Tried 2 others - they recognize the hardware load the CDrom drives then locks. BIOS has no options for DMA support. Very limited BIOS options


--- Quote from: WMD ---Windows 95.  No, really.
 
 
 Check the CDs that you have that will boot. Are they less than 650MB? Some old drives may only support 74 minute CDs. If this is the case, Debian might actually boot...oh yeah. Slackware wouldn't though - you could try finding an ISO of Slackware 8.1. which is smaller.
 On to the other possibility - you aren't burning the CDs properly. The original bootable CDs were 2.88MB boot images, not your typical ISO. Not sure how you could fix all that - and you can't swap the floppy/cd-rom...
 
 I'm stuck.
--- End quote ---

Yeah Windows 95 - installed it on some of them when I was studying for my A+ some time ago.

The debian and slack ones are both - link for the debian iso I downloaded: http://cdimage.debian.org/debian-cd/3.1_r0a/i386/iso-cd/debian-31r0a-i386-netinst.iso

I hooked up a network card via the parallel port old xircom model - but that should not matter until after the install starts when it is checking the packages and then goes online to grab the additional during the "install the base system" portion of the setup.

As for burning I am dl an ISO and I have used Alcohol 120 and nero to burn to disc. Tried different CDROM too.

Arggghhhhh

bedouin:

--- Quote from: simontag ---Don't know if the commands are different.
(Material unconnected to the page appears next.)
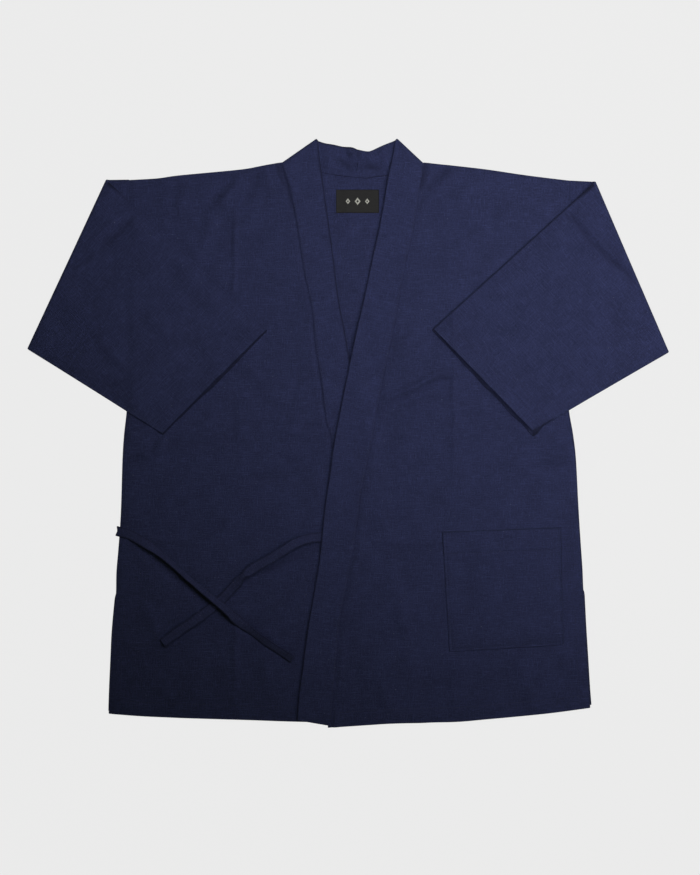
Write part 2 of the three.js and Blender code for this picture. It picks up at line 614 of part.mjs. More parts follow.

I know many of the core commands are not becuase I work on Mac's.
--- End quote ---


What do you mean 'core' commands?  Bash is bash, csh is csh, etc etc.

Major differences are under the hood, package management, and some small things like start up scripts.  

If you learn how to use one *nix in and out you'll be at home pretty much anywhere.  Not to mention, each Linux distro has its own way of doing things.

And OS X is not the same as BSD, even though it borrows a lot.

WMD:
Well, I can always support this, my favorite old floppy Linux:
http://mulinux.sunsite.dk/

It's dated (kernel 2.0.36, libc5, etc.) but it still works like Linux, is easy to put on, works on 8MB RAM, the CD version comes with XFce 3.6.1 (decent desktop considering the age), and all the scripts are written in humorous fractured English - easy to understand, but nonetheless broken.  I always enjoyed it.

If you can only get the floppy version running, it may be possible to add packages from the CD (like XFce) later on.

simontag:

--- Quote from: bedouin ---What do you mean 'core' commands?  Bash is bash, csh is csh, etc etc.
 
 Major differences are under the hood, package management, and some small things like start up scripts.  
 
 If you learn how to use one *nix in and out you'll be at home pretty much anywhere. Not to mention, each Linux distro has its own way of doing things.
 
 And OS X is not the same as BSD, even though it borrows a lot.
--- End quote ---

Core meaning just that. The commands that make up the primary part of the system that would not change from distro to distro. My point was that I don't know enough about it to make that decision. Package Mgmt. might be only one of the differences. Where certain directories are might be different. Compilers for programming. Utilities for checking logs and what not - I would have no idea if they were the same as most Linux distributions. I just know that I have ran a bit of Red Hat and Debian & Slack and it seems that I have to use diffrent commands sometimes and for a new user trying to learn. It would be better to stay with 1 flavor across the board and learn it vs. multiple. Again I don't know and if I don't know how to drive a car I still might jump in but if it is a stick I might pass it up. Point is I don't know the differences!

And my OS X comment refers to something like this that I have read:

Mac OS X uses FreeBSD as a reference code base for its BSD derivations (Panther derives from FreeBSD 5.0). It includes a BSD-based POSIX API (BSD style system call vector, uap based argument passing, etc.)

ST

KernelPanic:
You need to look at something small or old.
I'd suggest Damn Small Linux, it sounds like what you're looking for. The skills you learn will be transferable across Debian based distributions (KNOPPIX, Ubuntu, Xandros etc.) at the very least.